Di nuovo autobus, di nuovo monsone. Ho goduto un sacco ho tenuto i piedi fuori e me li sono fatti bagnare dall’acqua. Mi piace questo pulmino dall’aria un po’ scassona, crea meno distanza con il contesto. Non sarebbe affatto bello, ne piacevole, né salubre, chiudersi in un asettico pulman dall’aria condizionata. Sono contenta del disagio, pare poco?! Lungo il viaggio mi capita di fare due parole con Beppe. Di cosa? Abbiamo trovato subito più argomenti in comune, Beppe ha vissuto per un paio d’anni a Genova e allora parto a ruota libera… la Commenda di Pre, Palazzo Spinola, Brignole… e poi ha letto “Ritorno in India”, che volere di più!? Non ricordo a che punto, subito dopo la lettura della Bhagavadghita, subito dopo l’arringa di Krishna ad Arjuna, m’addormento di botto. Crollo. Mi risveglio durante un scroscio di monsone e un momento di incertezza: andare o non andare a Sam Dunes a fare in giro sul cammello, anche se piove e non c’è tramonto? Andare!! Andare!! Tanto qui il tempo cambia ogni tre secondi! E abbiamo fatto bene. La tenacia è stata premiata dall’asciutto e dal tramonto. La gita in cammello breve ma intensa. Ho perso subito le ciabatte… quell’animale impenna quando parte! il cammello che ci trasportava non era nemmeno troppo tranquillo e un pò s’è arrabbiato, aveva delle costole appuntite!! Insomma non è un animale che mi rimane molto simpatico. Bimbetti troppo insistenti c’aspettavano al pulman. Riflessione sull’elemosina. Personalmente non è un gesto che apprezzo, non lo faccio in Italia e non mi sembra praticabile tanto meno in questo contesto. Annienta ogni dignità, la loro e la mia. Non posso mica tagliare le mani a qualcuno?
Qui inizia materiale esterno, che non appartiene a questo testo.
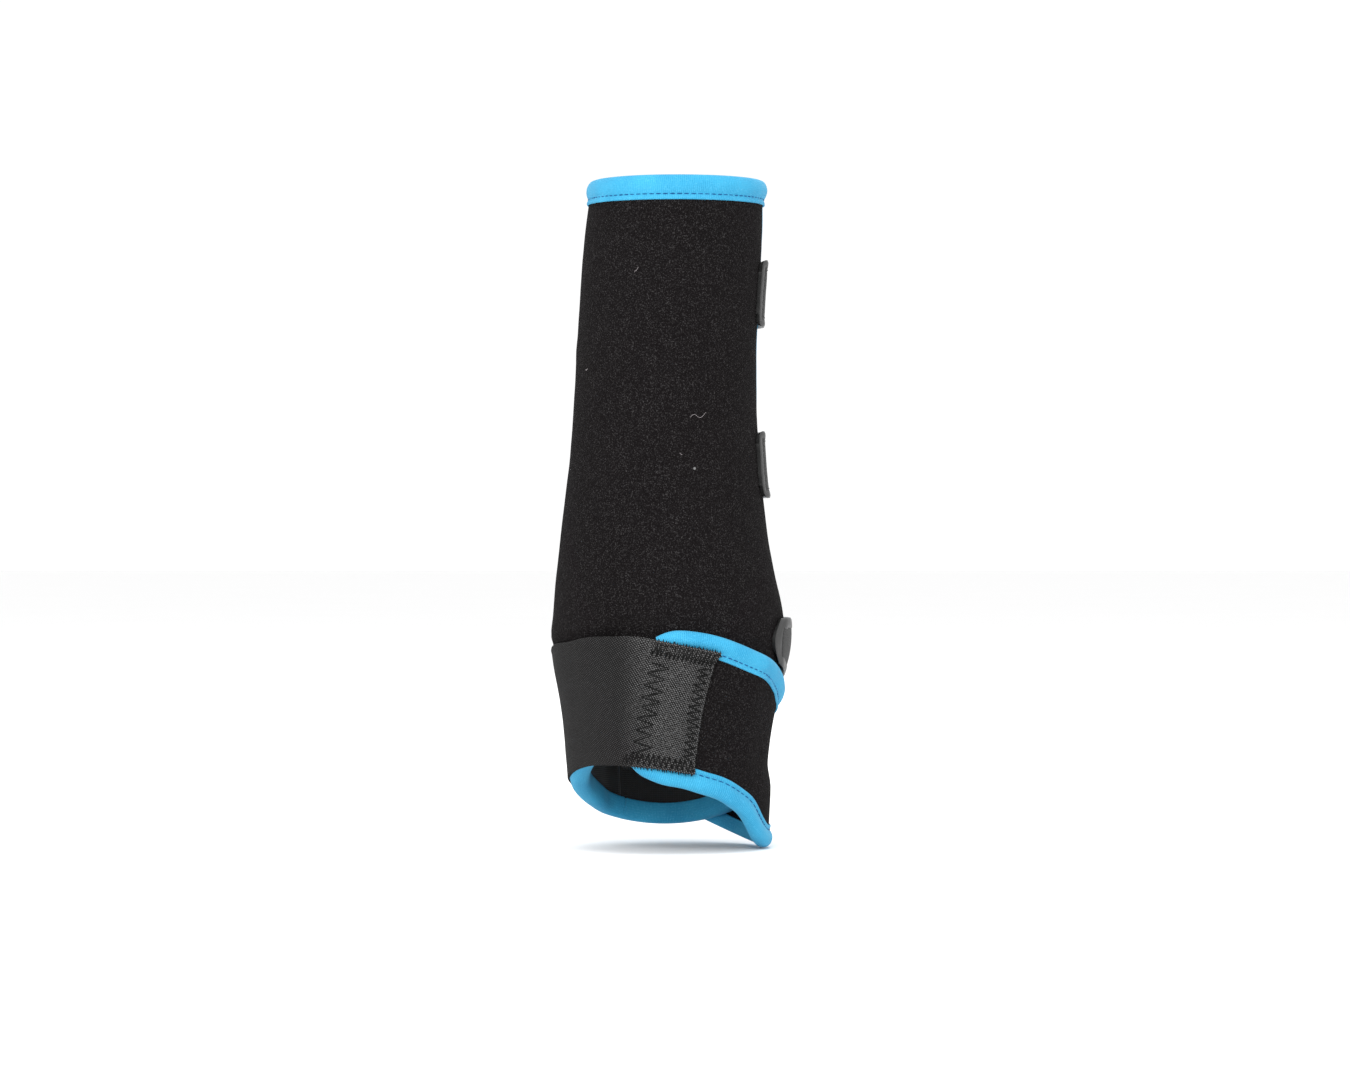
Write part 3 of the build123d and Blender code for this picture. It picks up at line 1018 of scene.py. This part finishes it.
def tabStitches(side, tab, spotAt, hinge):
    # one row round the sewn base, inside the raised margin
    length = math.radians(tabShape["end"] - tab["start"]) * tabShape["girth"]
    inset = tab["margin"] + tabSeam["inside"]
    tall = tab["high"] - tab["low"]
    edge, far = inset / tall, (hinge - tabSeam["stopShort"]) / length
    left = inset / length
    route = [(far, edge), (left, edge), (left, 1 - edge), (far, 1 - edge), (far, edge)]
    spots = []
    for (u1, v1), (u2, v2) in zip(route, route[1:]):
        run = math.hypot((u2 - u1) * length, (v2 - v1) * tall)
        count = max(1, round(run / tabSeam["pitch"]))
        for i in range(count):
            ends = []
            for part in tabSeam["thread"]:
                share = (i + part) / count
                u, v = u1 + (u2 - u1) * share, v1 + (v2 - v1) * share
                angle, height, along = spotAt(u, v)[:3]
                lift = tabShape["outer"] + tabSeam["lift"] + seated(along)
                ends.append(wallPoint(angle, height, lift))
            spots.append(ends)
    row = stitchRow(f"{side}TabStitches", spots, tabSeam["radius"], "paleThread")
    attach(row, "front_flap")


# hook tape under the free ends: angles, clearance over the wall and thickness
hooks = {
    "strap": {"start": 134.0, "end": 157.0, "clearance": 0.30, "thickness": 1.0, "inset": 3.0},
    "tab": {"start": 31.5, "end": 55.5, "clearance": 0.72, "thickness": 1.1, "inset": 3.2},
}
hookCloth = {"girth": 50, "cells": 16, "edgeRadius": 0.2}


def hookPatch(name, shape, edgesAt, body, node):
    def place(u, v):
        angle = shape["start"] + (shape["end"] - shape["start"]) * u
        low, high = edgesAt(angle)
        height = low + shape["inset"] + (high - low - 2 * shape["inset"]) * v
        lift = shape["clearance"] + shape["thickness"]
        spot = math.radians(angle) * hookCloth["girth"] * mm, height * mm
        return wallPoint(angle, height, lift), spot

    patch = wrap(name, hookCloth["cells"], hookCloth["cells"], place, "hook")
    thicken(patch, shape["thickness"])
    roundEdges(patch, hookCloth["edgeRadius"])
    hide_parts(node)
    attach(patch, body)


def hookPatches():
    for side, tab in tabs.items():
        hookPatch(f"{side}TabHook", hooks["tab"], lambda angle, tab=tab: tabEdges(tab, angle),
                  f"{side}_tab", f"{side}_tab_hook")
    hookPatch("strapHook", hooks["strap"],
              lambda angle: (planeHeight(angle, strap["bottom"]), planeHeight(angle, strap["top"])),
              "sling_strap", "strap_hook")


# fluff caught on the pile: place, length and how far each curl bends
fluff = [
    {"angle": -69.0, "height": 193.0, "length": 8.5, "bend": 1.6, "lean": 0.15},
    {"angle": -112.0, "height": 257.5, "length": 2.6, "bend": 0.7, "lean": 0.9},
    {"angle": -80.0, "height": 176.0, "length": 1.6, "bend": 0.3, "lean": -0.5},
    {"angle": -150.0, "height": 214.0, "length": 1.8, "bend": 0.4, "lean": 0.4},
    {"angle": 60.0, "height": 206.0, "length": 3.4, "bend": 0.8, "lean": 0.2},
]
# a curl's steps, its sideways and outward waves, and its thickness
curlShape = {
    "steps": 12, "girth": 46, "wave": 7.5, "flatten": 0.6, "lift": 0.25, "loop": 11,
    "radius": 0.11,
}


def caughtFluff():
    spots = []
    for curl in fluff:
        points = []
        for i in range(curlShape["steps"] + 1):
            t = i / curlShape["steps"]
            along = curl["length"] * (t - 0.5)
            wave = curl["bend"] * math.sin(t * curlShape["wave"]) * curlShape["flatten"]
            turn = math.degrees(along * math.cos(curl["lean"])) / curlShape["girth"]
            height = curl["height"] + along * math.sin(curl["lean"]) + wave
            lift = curlShape["lift"] * (1 + math.sin(t * curlShape["loop"]))
            points.append(wallPoint(curl["angle"] + turn, height, lift))
        spots.extend(zip(points, points[1:]))
    piece = stitchRow("caughtFluff", spots, curlShape["radius"], "fluff")
    overFlap(piece)


bootWall()
caughtFluff()
wrappedSling()
slingStrap()
for side, tab in tabs.items():
    closingTab(side, tab)
hookPatches()
print("tabs and hook patches done")


# studio
studio = {
    "distance": 2.2, "across": 0.0018, "height": 0.138, "lens": 130.0,
    "floorGap": 0.0004, "floorSize": 40.0, "sky": 1.04,
}
lights = [
    {"name": "frontBox", "at": (-0.4, -2.7, 1.3), "size": 1.3, "power": 52},
    {"name": "leftBox", "at": (-2.3, -0.9, 0.9), "size": 1.5, "power": 7},
    {"name": "rightBox", "at": (2.3, -0.8, 0.9), "size": 1.5, "power": 7},
    {"name": "topBox", "at": (0.0, -0.5, 2.4), "size": 1.4, "power": 22},
    {"name": "backBox", "at": (0.4, 2.4, 1.4), "size": 1.6, "power": 14},
]


def floorPaint():
    paint = Paint("studioFloor", Roughness=0.9)
    speckle = paint.noise(paint.place, 3, 2)
    paint.set(Base_Color=paint.mix(speckle, grey(0.93), grey(0.95)))
    return paint.material


def buildStudio():
    finish["floor"] = floorPaint()
    lowest = min(cadBox[0][2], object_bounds()[0][2]) - studio["floorGap"]
    mesh = bmesh.new()
    bmesh.ops.create_grid(mesh, x_segments=4, y_segments=4, size=studio["floorSize"] / 2,
                          matrix=Matrix.Translation((0, 0, lowest)))
    addPiece("studioFloor", mesh, "floor")
    centre = Vector((studio["across"], 0, studio["height"]))
    for light in lights:
        lamp = bpy.data.lights.new(light["name"], "AREA")
        lamp.size = light["size"]
        lamp.energy = light["power"]
        holder = bpy.data.objects.new(light["name"], lamp)
        holder.location = light["at"]
        holder.rotation_euler = (Vector(light["at"]) - centre).to_track_quat("Z", "Y").to_euler()
        bpy.context.scene.collection.objects.link(holder)
    world = bpy.data.worlds.new("studio")
    world.use_nodes = True
    world.node_tree.nodes["Background"].inputs["Color"].default_value = (1, 1, 1, 1)
    world.node_tree.nodes["Background"].inputs["Strength"].default_value = studio["sky"]
    bpy.context.scene.world = world
    bpy.context.scene.view_settings.view_transform = "Standard"

    lens = bpy.data.cameras.new("camera")
    lens.lens = studio["lens"]
    camera = bpy.data.objects.new("camera", lens)
    camera.location = (studio["across"], -studio["distance"], studio["height"])
    camera.rotation_euler = (math.radians(90), 0, 0)
    bpy.context.scene.collection.objects.link(camera)
    bpy.context.scene.camera = camera


buildStudio()
print("studio lit")
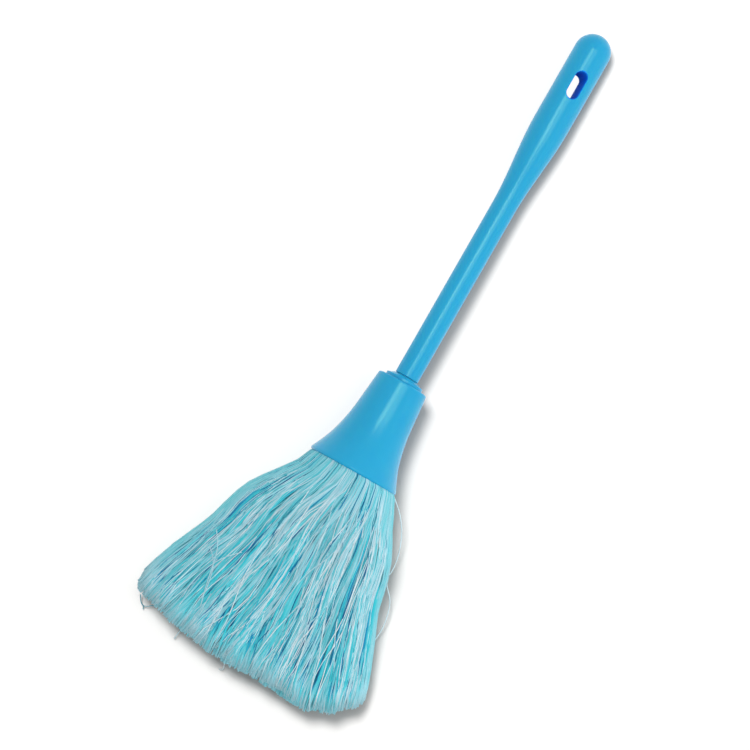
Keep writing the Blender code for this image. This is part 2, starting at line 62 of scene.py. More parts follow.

La luna stasera è piena e si fa guardare dal bordo della piscina dell’albergo in cui alloggiamo, estremamente piacevole e confortevole. Al rientro in camera sorpresona che alimenta la sintonia creata tra me, Tiziana e Daniela. L’aria condizionata, che a me e Tiziana pare glaciale, lanciavamo segnali di fumo?! non turba affatto Daniela che scriveva i suoi pensieri a 13 gradi circa. Riportato il clima tropicale tenendo aperta la porta sul cortile, gesto che nel sonno ho maledetto. Ho passato la notte a cercare, senza occhiali, il modo per far ripartire l’aria, ma invano. Da lì la necessità di passare in pigiama a più riprese sotto la doccia. Quando dormo, dormo, non ragiono.